Q&A / 

How to Replace a Broken Floor Tile

DEAR TIM: I've got numerous cracked ceramic floor tiles and my wife wants them replaced. I'm very lucky in that the builder and previous owner left extra tile for just this reason I suppose. I've never done this before and feel like a lost ball in the high weeds. Can you guide me through the entire process including the grouting so it looks like a pro did it? I'll be forever indebted to you and maybe my wife will bake you a pie. Corey C., Sun Valley, CA

DEAR MARK: Hmmmm, a pie's in this deal? I'm all over that. I realize it's rude to put in a request, but I'm dying to have a succulent pecan pie. Let's talk tile now.

Removing and replacing a single ceramic floor tile is not too hard depending on how it was installed. If it's a tile that's in a 100-plus-year-old house that was set in a mortar bed, it's going to be like extracting a wisdom tooth from a 65-year-old man. If it's a simple floor tile that was installed in a bathroom on cement board with an organic mastic, it's going to be a breeze. It's all about how the tile was adhered to the substrate.

This ceramic floor tile has a big crack in it and is dangerous for those with bare feet. Photo credit: Tim Carter

This ceramic floor tile has a big crack in it and is dangerous for those with bare feet. Photo credit: Tim Carter

The first thing I recommend when removing a floor tile is to carefully remove all the grout around the tile. This can be done with a power tool or by hand. Perhaps the best power tool to do this is a newer vibrating multi-tool that's equipped with a rounded carbide bit blade that's no wider than one-sixteenth inch. Use goggles or safety glasses, great lighting and be alert. Take your time so you do not nick or scratch the tiles adjacent to the cracked tile.
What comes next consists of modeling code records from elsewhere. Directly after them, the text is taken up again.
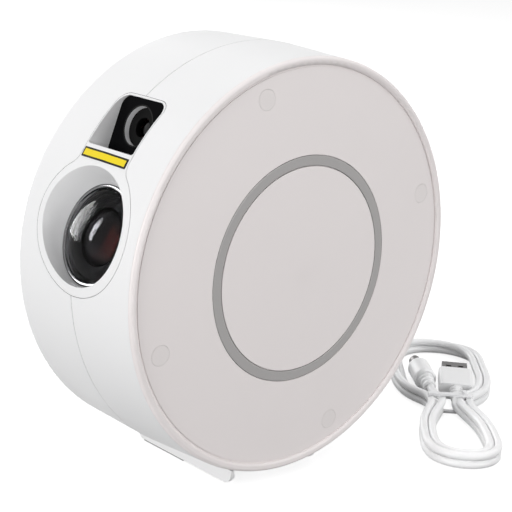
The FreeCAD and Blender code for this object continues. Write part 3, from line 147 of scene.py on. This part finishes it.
def makeCord(name, points, diameter):
    # round cord along a smooth curve between the points; its thickness comes from each point's radius
    data = bpy.data.curves.new(name, "CURVE")
    data.dimensions = "3D"
    data.bevel_depth = 1.0
    data.bevel_resolution = cable["roundness"]
    data.resolution_u = cable["smoothness"]
    spline = data.splines.new("NURBS")
    spline.points.add(len(points) - 1)
    for target, point in zip(spline.points, points):
        target.co = (*point, 1)
        target.radius = diameter / 2
    spline.order_u = 3
    spline.use_endpoint_u = True
    piece = bpy.data.objects.new(name, data)
    scene.collection.objects.link(piece)
    return piece


placed = [placeHank(point) for point in cablePoints]
powerCord = makeCord("powerCord", placed, cable["diameter"])
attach(powerCord, "stand")
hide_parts("cable_hank", "cable_lead")
print("cable laid,", len(cablePoints), "points")


# materials: what the finishes share
surface = {"mottleScale": 45.0, "mottleDetail": 3.0, "grainDetail": 2.0, "darkTone": 0.975,
           "noiseRange": (0.3, 0.7), "bevelSamples": 4, "paintedShadeSamples": 8, "coatRoughness": 0.06}


def newMaterial(name):
    material = bpy.data.materials.new(name)
    material.use_nodes = True
    tree = material.node_tree
    return material, tree, tree.nodes["Principled BSDF"]


def addNoise(tree, scale, detail=surface["mottleDetail"]):
    place = tree.nodes.new("ShaderNodeTexCoord")
    noise = tree.nodes.new("ShaderNodeTexNoise")
    noise.inputs["Scale"].default_value = scale
    noise.inputs["Detail"].default_value = detail
    tree.links.new(place.outputs["Object"], noise.inputs["Vector"])
    return noise.outputs["Fac"]


def remap(tree, value, low, high):
    # the middle part of a noise's values is spread from low to high
    ramp = tree.nodes.new("ShaderNodeMapRange")
    for socket, number in zip(("From Min", "From Max", "To Min", "To Max"), (*surface["noiseRange"], low, high)):
        ramp.inputs[socket].default_value = number
    tree.links.new(value, ramp.inputs["Value"])
    return ramp.outputs["Result"]


def addMath(tree, operation, first, second=0.0):
    step = tree.nodes.new("ShaderNodeMath")
    step.operation = operation
    for socket, value in zip(step.inputs, (first, second)):
        if isinstance(value, float):
            socket.default_value = value
        else:
            tree.links.new(value, socket)
    return step.outputs["Value"]


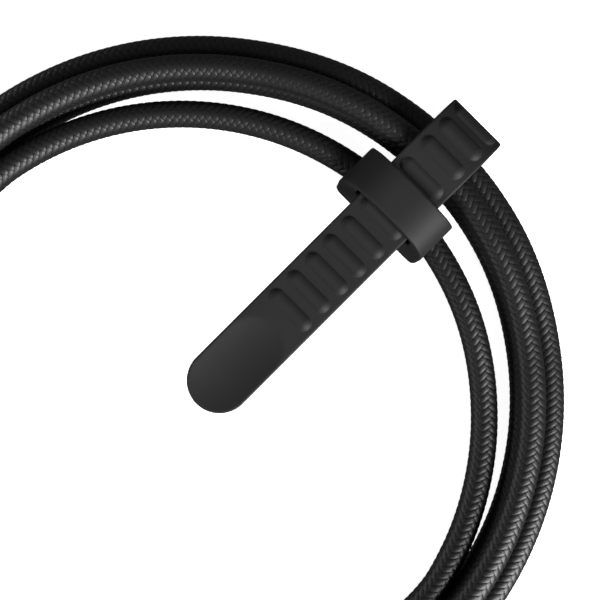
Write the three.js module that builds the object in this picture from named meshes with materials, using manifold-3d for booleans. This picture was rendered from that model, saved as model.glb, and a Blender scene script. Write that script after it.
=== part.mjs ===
// Braided USB-C charging cable, wound into a flat coil and held by a moulded strap.
// Millimetres, +Z up. The coil lies on z = 0. The origin is the middle of the floor area.
//
// Turns of the coil, in the order the cord runs from plug A to plug B:
//   inner turn (passes through the strap's keeper) -> inner floor turn -> outer floor turn
//   -> top turn, which lies on the two floor turns and leads out to plug B.

import * as THREE from 'three';
import { mergeVertices } from 'three/addons/utils/BufferGeometryUtils.js';
import Module from 'manifold-3d';

const wasm = await Module();
wasm.setup();

// ---- Driving dimensions -------------------------------------------------------------------

const COIL_X = 6.5;            // coil centre, so that the origin is the middle of the whole
const CORD_R = 2.5;            // real cord radius
const TUBE_R = 2.35;           // cord solids, a little slimmer so that neighbours stay clear
const FLOOR_Z = CORD_R;        // centre height of a turn on the floor

const OUTER_R = 65.75;         // outer floor turn, centreline
const MIDDLE_R = 60.25;        // inner floor turn, centreline
const TOP_R = 60.95;           // top turn, centreline
const TOP_SHIFT = 0.35;        // top turn's centre, moved towards the strap
const TOP_Z = 7.5;
const INNER_R = 56.3;          // inner turn, about its own centre
const INNER_SHIFT = 4.4;       // that centre lies this far from the coil's, away from the strap

const TIE_DEG = 45;            // where the strap crosses the coil
const LIFT = 2.1;              // the floor turns ride up over the strap's lower run
const LIFT_FLAT_DEG = 15;
const LIFT_END_DEG = 38;

const STRAP_W = 11.8;
const STRAP_T = 1.8;
const STRAP_Z = 10.6;          // centre height of the strap where it passes the keeper
const EDGE = 0.25;             // softened edge of the strap
const TAIL_TIP_X = 0.4;
const PIVOT_X = 44.7;          // where the tail starts to flex
const BAND_END_X = 45.9;
const RIB_W = 2.5;
const RIB_L = 9.3;
const RIB_H = 0.75;
const TAIL_RIBS_X = [24.2, 28.8, 33.4, 37.9, 42.5];

const KEEPER_BASE_X = [46.2, 56.0];
const KEEPER_CROWN_X = [47.9, 55.3];
const KEEPER_HALF = 10.4;
const KEEPER_TOP = 14.2;
const SLOT_Z = [9.2, 12.55];
const SLOT_HALF = 6.65;
const BORE_Z = 5.0;
const BORE_R = 2.85;

const PLUG_AXIS_Z = 3.3;
const HOUSING_L = 24;
const HOUSING_W = 12.2;
const HOUSING_H = 6.4;
const RELIEF_L = 15;
const SHELL_W = 8.34;
const SHELL_H = 2.56;
const SHELL_WALL = 0.2;
const SHELL_OUT = 6.65;
const PLUG_A = { x: -7, y: -46.4, deg: 180 };
const PLUG_B = { x: -75, y: -23, deg: -90 };

// ---- Materials ----------------------------------------------------------------------------

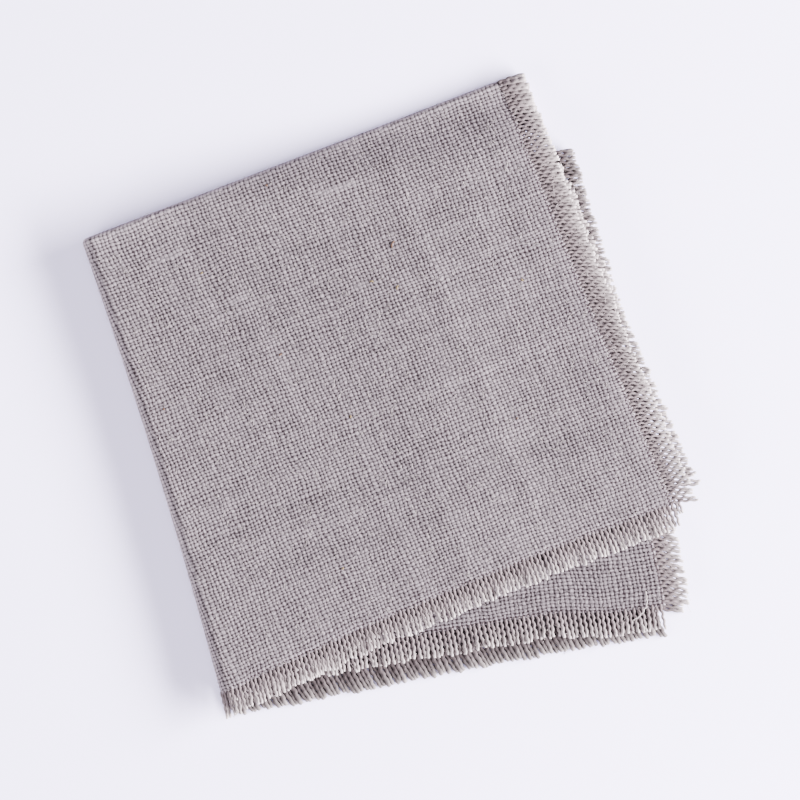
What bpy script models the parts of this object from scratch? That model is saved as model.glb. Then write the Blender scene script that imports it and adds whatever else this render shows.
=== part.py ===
"""A square linen napkin, frayed on its four sides and folded in quarters.

The napkin is one woven cloth. It is first folded in half along its upper edge, then in half again
along its left edge. The second fold runs a few degrees off the thread, so the upper pair of layers
lies turned against the lower pair. Each raw side is frayed into a fringe.

Lengths are in metres. Z is up, Y runs along the second fold, and the flat underside is at Z = 0.
The origin is the middle of the underside's outline.
"""

import math
import random
from collections import namedtuple

import bmesh
import bpy
from mathutils import Vector

MM = 0.001

# The woven cloth, as thick as its yarns where they cross, the spacing of its stacked layers and
# about how wide a folded layer is
THICKNESS = 1.2 * MM
LAYER_PITCH = 1.9 * MM
STACK_RISE = 3 * LAYER_PITCH
LAYER_WIDTH = 140 * MM

# Radii of the rounded folds, at the middle of the cloth: the hairpin of the first fold, and the
# outer half's wrap round the second fold
HALF_BEND = 0.5 * LAYER_PITCH
OUTER_WRAP = 1.5 * LAYER_PITCH

# The frayed sides
FRINGE_LENGTH = 7.6 * MM
STRIP_WIDTH = 1.3 * MM
STRIP_GAP = 0.35 * MM
LOCKS_PER_LAYER = 32
LOCK_ROOT_SHARE = 0.68
LOCK_TIP_SHARE = 0.4
LOCK_TIP_THICKNESS = 0.7 * MM
LOCK_STRAY = 0.5 * MM
LOCK_SHORTEST_SHARE = 0.88
# The lock on each half of the rounded second fold, from and to these steps
FOLD_LOCK = (0.25, 0.75)

# Springy swelling of the stack along the two folds, and soft waves across its face
SECOND_FOLD_SWELL = 0.9 * MM
FIRST_FOLD_SWELL = 0.45 * MM
SWELL_REACH = 17 * MM
WAVE_HEIGHT = 0.22 * MM
WAVE_ACROSS = 13 * MM
WAVE_DOWN = 17 * MM
WAVE_SLANT = 35 * MM

# Where the upper pair reaches past the lower pair, it comes down to the surface over this run
DROP_START = 1.5 * MM
DROP_RUN = 13 * MM
DROP_SHARE = 0.97

# The middle of the outline, measured from the corner where the folds meet
OUTLINE_MIDDLE = (80.02 * MM, -79.65 * MM)

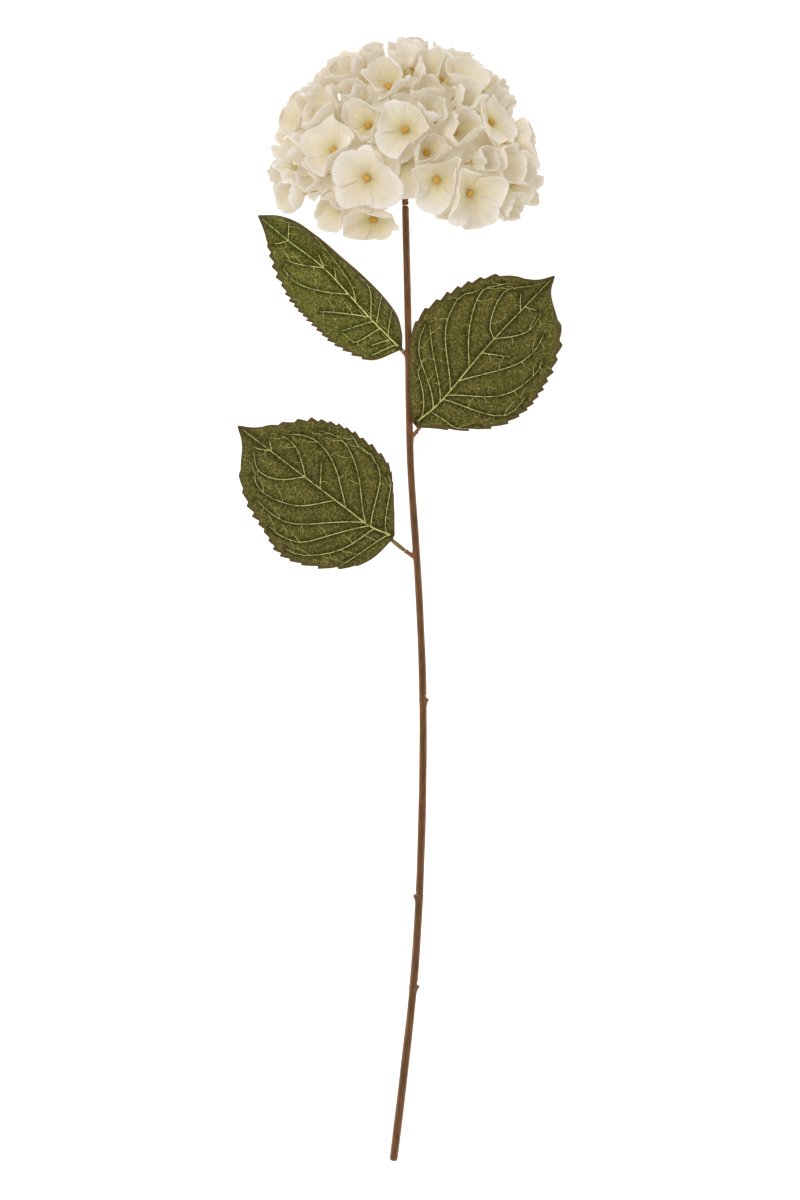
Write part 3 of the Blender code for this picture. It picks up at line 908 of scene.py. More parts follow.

If you're going to do this by hand, you need to use a hammer and an older beat up flat-head screwdriver. You slowly and carefully chip away the grout. When done by hand, it can be mind-numbing work.

With the grout out of the way, there's now less chance that you'll damage any adjacent tile during the removal process. If the tile you want to remove is touching up against any other tiles in the floor, the initial stress of removing the tile pieces can put pressure against the adjacent tiles and possibly crack or chip them.

If the floor tile is not touching up against any other tile, you can tap the tile with a dull masonry chisel near a corner and start to crack off small pieces about the size of a dime. After you crack a piece off, do whatever is necessary to get the piece up from the floor.

Once all the tile is out, now you have to excavate the thinset mortar or organic adhesive that was used to adhere the tile to the floor. You can do this once again by hand or with a power tool. The vibrating multitool with a flatter carbide bit or tip will help you do this. If you have to do it by hand, then you might discover a stiff 1 and 1/2-inch putty knife held at a lower angle does a great job.

Once you think you have all the thinset or organic mastic out of the way, test it and see. Drop a replacement tile in place of the cracked one and use a straightedge over the tile to see if you have at least 1/8 inch of space between the entire top of the tile and the bottom of the straight edge. You want the straightedge to be resting on the adjacent tiles on all sides of the replacement tile to check for the air space. Rotate the straightedge at least 90 degrees to check for the needed gap.

I'd recommend using cement-based thinset to adhere the tile to the floor. It doesn't give once dry like organic mastic and will help to prevent future cracks. Be sure the substrate is free of all dust and loose material.

You can purchase small notched hand tools to help put down the correct amount of thinset. The size of the notches depends on the size of the tile you're installing. Go to a store that sells just tile and the manager there will make sure you have the correct tool.

When you set the tile in the new thinset, you need to make sure the entire tile is contacting the thinset and there are no gaps. This may mean you have to put the thinset on different thicknesses if the substrate is not in the same plane as the top surface of the finished tile floor. Gently drop the new tile onto the fresh thinset and lightly tap it in place so it's top surface is flush with all the adjacent tiles. Use the straightedge again to help you here.

Allow the tile to set and cure for at least 48 hours before grouting it. Protect it so no one walks on it. You need to match the grout color perfectly. To do this, the existing floor grout needs to be clean. The best grout cleaner I've discovered is powdered oxygen bleach. You mix it with water, stir, allow the powder to dissolve and then pour it on the grout. After 30 minutes scrub, rinse and allow to dry to see the new clean grout. The grout must be dry so you can match it to the color cards if it's a colored grout.

When grouting, do not add too much water to the new grout. You want it the consistency of cake batter. When striking the joints, do not use a dripping sponge. Squeeze all the water out of the sponge when dressing the grout joint.

Don't worry about sending any whipped cream with the pecan pie. I can get that on my own. I'd love to see before and after photos of your job and one of the smile on your wife's face when she sees your expert installation!